Well, what a ride! Alan Sillitoe’s posthumous modern picaresque is quite the adventure. It’s frank and unapologetic, full of chaos, craziness and a devoted willingness to flout convention against the reader’s moral sensibilities.
A reader can readily trace character similarities from Sillitoe’s earlier works in his picaresque hero, Michael Cullen. Michael Cullen holds that same audacious, devil-may-care approach to established social conventions, comparable to Arthur Seaton in Saturday Night and Sunday Morning and Smith in “The Loneliness of the Long Distance Runner.” Michael simply wishes to live his life on his own terms. And like Arthur Seaton, Michael recognizes the importance of finding fun, amusement and good nourishment along the way.
In terms of plot, the novel itself is reminiscent of Henry Fielding’s picaresque, Tom Jones, with the combination of food references and bawdy humor. Fielding metaphorically equates love with food:
Love, namely, the desire of satisfying a voracious Appetite with a certain Quantity of delicate white human flesh […] he LOVES such and such Dishes; so may the lover of this kind, with equal Propriety say, he HUNGERS after such and such Women.
Sillitoe’s Michael Cullen essentially embodies this idea. For him, a woman is simply one of the essentials of life. No matter the journeys and veritable dangers he faces, it is always important to make time to enjoy this particular pleasure of life, regardless of any ties and constraints that may exist. As with the character Tom Jones, Michael faces a similar potentially incestuous dilemma. However, the 260-plus year discrepancy in publication between the two works has negated the need to clear up any such moral scares. For Michael Cullen, the discovery and realization is only something to relish…and to willingly and wholeheartedly try again to better savor the associated pleasures.
However Michael himself notes, It would be hard enough to get the truth out of myself if ever I wanted to, in which case how can you trust somebody to tell the truth to you? With such an admission, the reader can’t help but wonder if there’s a postmodern element to this modern picaresque: the act of the reader reading a fictitious work full of various fictions…various individual personal conceptions of reality for us the reader, as well as for our picaresque hero.
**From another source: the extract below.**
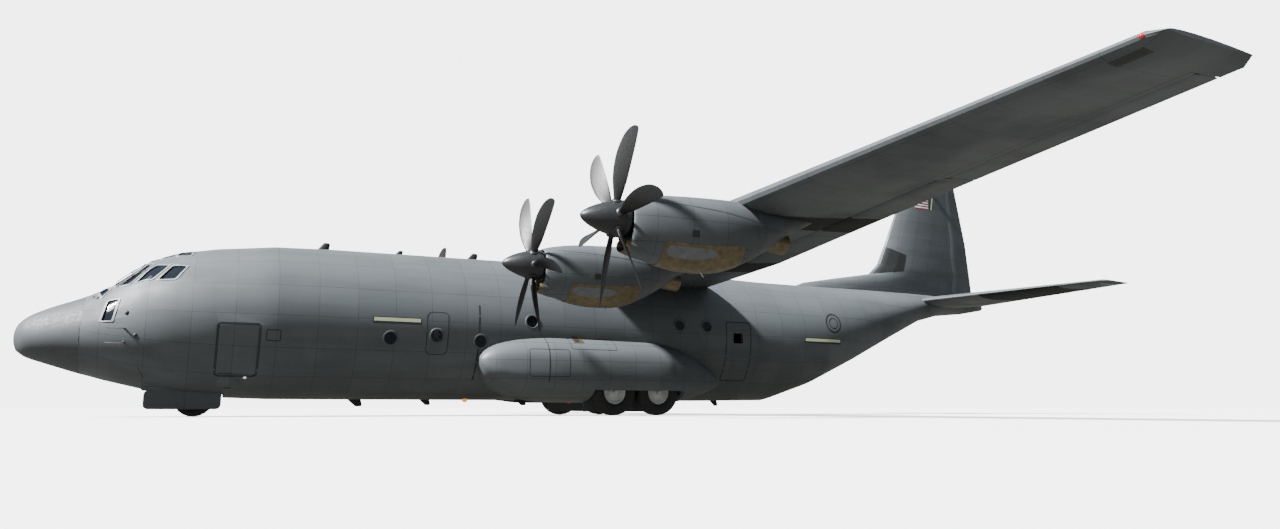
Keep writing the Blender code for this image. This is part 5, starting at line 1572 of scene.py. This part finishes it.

The novel itself is composed of a variety of situations and adventures that pile upon each other, as is common with the traditional picaresque. There’s no real plot, but these adventures run at a frenetic pace. Yet, the sheer fact that there are so many adventures, paired with the fact that the progression of them is placed on hold at key moments with a narrative shift, seemingly slows the progression of the novel. Completing this novel makes the reader feel as if they too have taken part in an arduous journey. While Moggerhanger does offer the complex themes and ideas of a well-seasoned author, new readers would most likely prefer Sillitoe’s early, more recognized works.